Material for this task
________________________

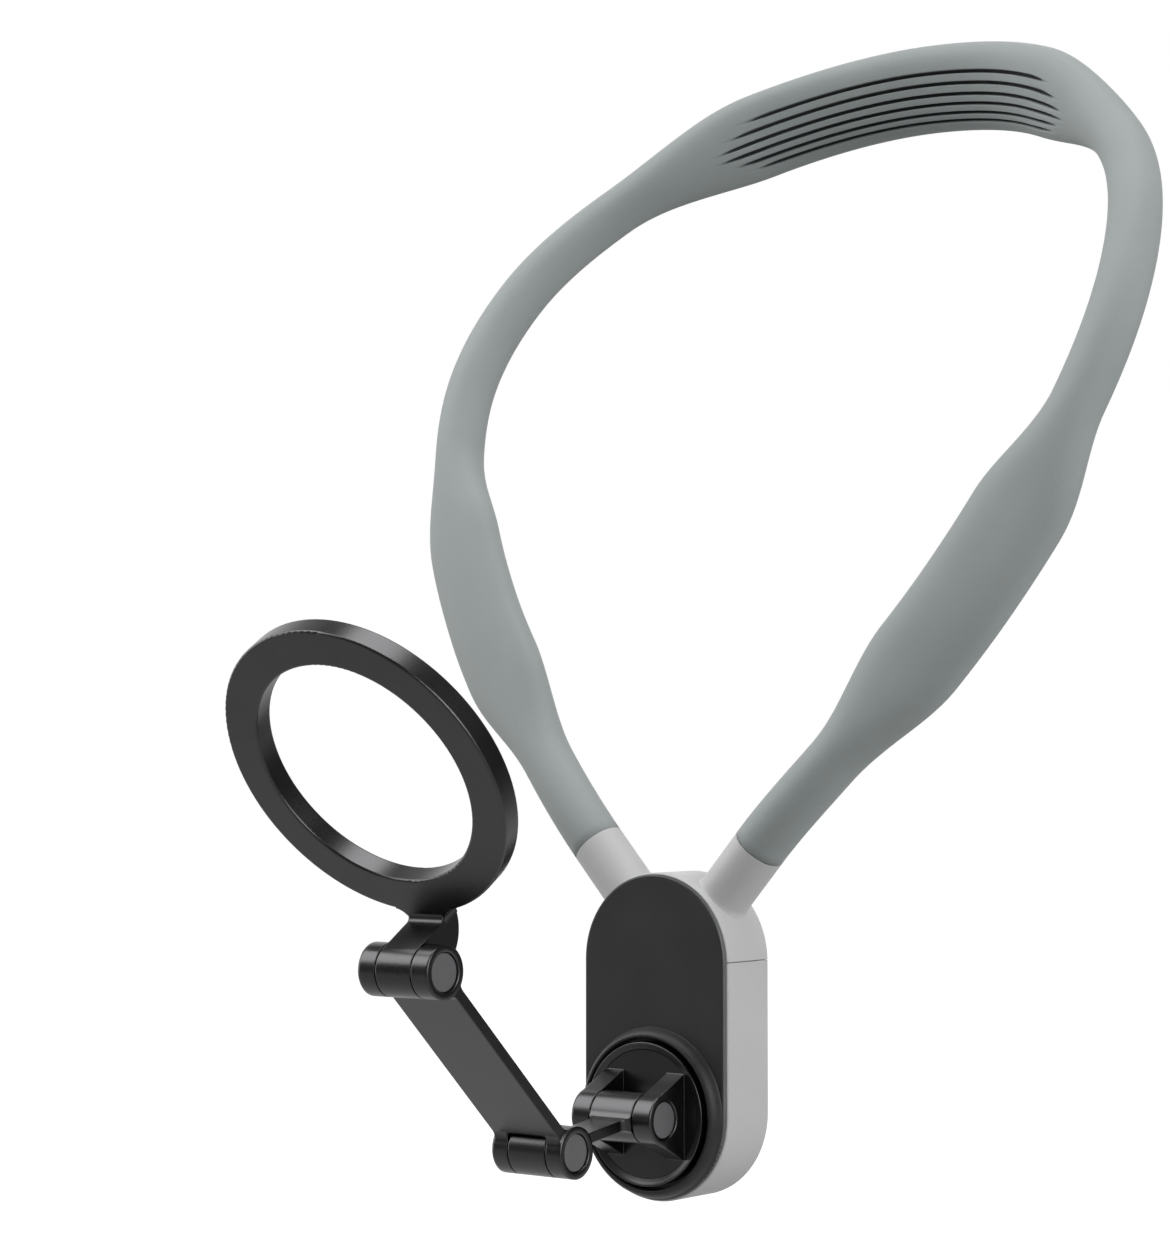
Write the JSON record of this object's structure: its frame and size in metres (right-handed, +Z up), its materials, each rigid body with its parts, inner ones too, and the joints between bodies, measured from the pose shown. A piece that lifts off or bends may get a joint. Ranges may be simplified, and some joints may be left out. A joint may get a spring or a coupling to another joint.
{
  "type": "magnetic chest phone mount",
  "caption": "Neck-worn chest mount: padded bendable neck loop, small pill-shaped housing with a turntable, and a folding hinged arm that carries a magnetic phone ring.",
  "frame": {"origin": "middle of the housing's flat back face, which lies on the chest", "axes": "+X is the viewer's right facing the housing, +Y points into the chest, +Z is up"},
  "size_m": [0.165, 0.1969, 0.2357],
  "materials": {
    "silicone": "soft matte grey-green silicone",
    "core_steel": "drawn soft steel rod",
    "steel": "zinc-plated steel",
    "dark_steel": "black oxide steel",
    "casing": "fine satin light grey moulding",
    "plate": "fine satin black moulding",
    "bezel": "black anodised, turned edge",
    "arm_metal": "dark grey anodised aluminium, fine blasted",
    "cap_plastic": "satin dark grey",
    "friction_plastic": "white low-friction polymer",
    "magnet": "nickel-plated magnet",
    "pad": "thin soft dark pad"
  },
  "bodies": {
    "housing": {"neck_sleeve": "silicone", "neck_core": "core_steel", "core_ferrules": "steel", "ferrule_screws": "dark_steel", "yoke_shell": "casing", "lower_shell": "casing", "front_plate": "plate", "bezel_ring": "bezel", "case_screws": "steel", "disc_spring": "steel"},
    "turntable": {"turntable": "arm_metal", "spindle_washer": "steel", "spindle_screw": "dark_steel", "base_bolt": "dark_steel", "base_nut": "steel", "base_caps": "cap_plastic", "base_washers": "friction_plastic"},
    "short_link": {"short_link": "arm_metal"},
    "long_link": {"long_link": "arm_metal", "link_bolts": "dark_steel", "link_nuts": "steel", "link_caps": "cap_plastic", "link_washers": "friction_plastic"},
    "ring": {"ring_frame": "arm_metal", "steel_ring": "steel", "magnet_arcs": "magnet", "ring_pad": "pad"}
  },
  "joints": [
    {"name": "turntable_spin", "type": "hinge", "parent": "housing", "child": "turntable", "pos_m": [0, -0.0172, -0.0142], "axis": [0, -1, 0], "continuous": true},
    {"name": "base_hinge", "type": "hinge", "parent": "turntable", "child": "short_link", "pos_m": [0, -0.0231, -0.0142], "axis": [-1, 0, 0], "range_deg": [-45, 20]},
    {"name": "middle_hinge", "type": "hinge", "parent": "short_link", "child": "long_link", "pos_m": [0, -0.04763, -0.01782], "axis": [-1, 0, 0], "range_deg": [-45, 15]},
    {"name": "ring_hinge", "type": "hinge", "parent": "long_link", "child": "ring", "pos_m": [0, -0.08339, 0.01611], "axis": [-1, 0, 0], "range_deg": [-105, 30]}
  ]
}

________________________

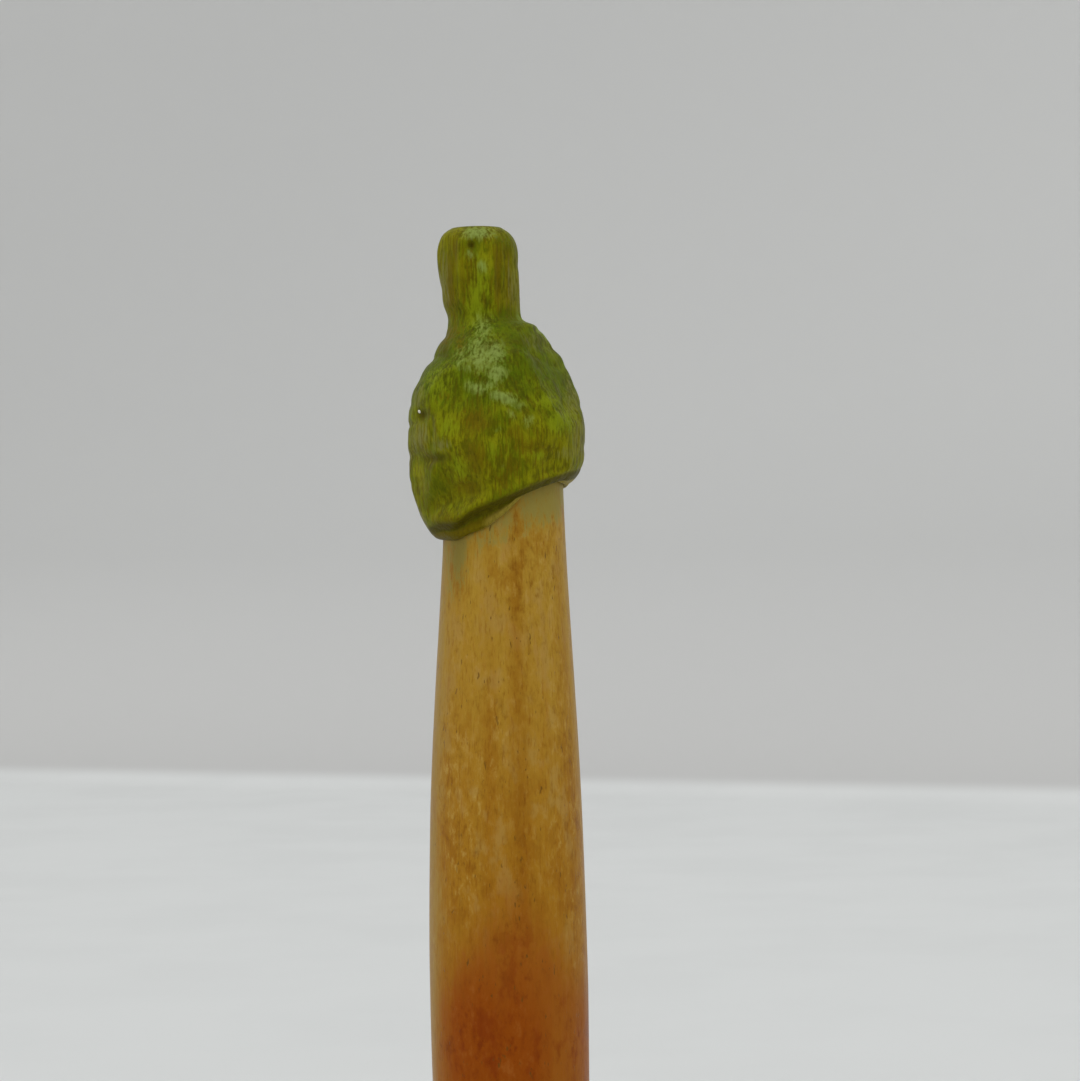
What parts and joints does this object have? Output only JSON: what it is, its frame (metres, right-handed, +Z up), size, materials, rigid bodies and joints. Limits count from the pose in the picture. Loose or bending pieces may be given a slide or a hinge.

________________________

Check every line of the material for the string "bodies" and give the number of lines that have it, without anything else.

3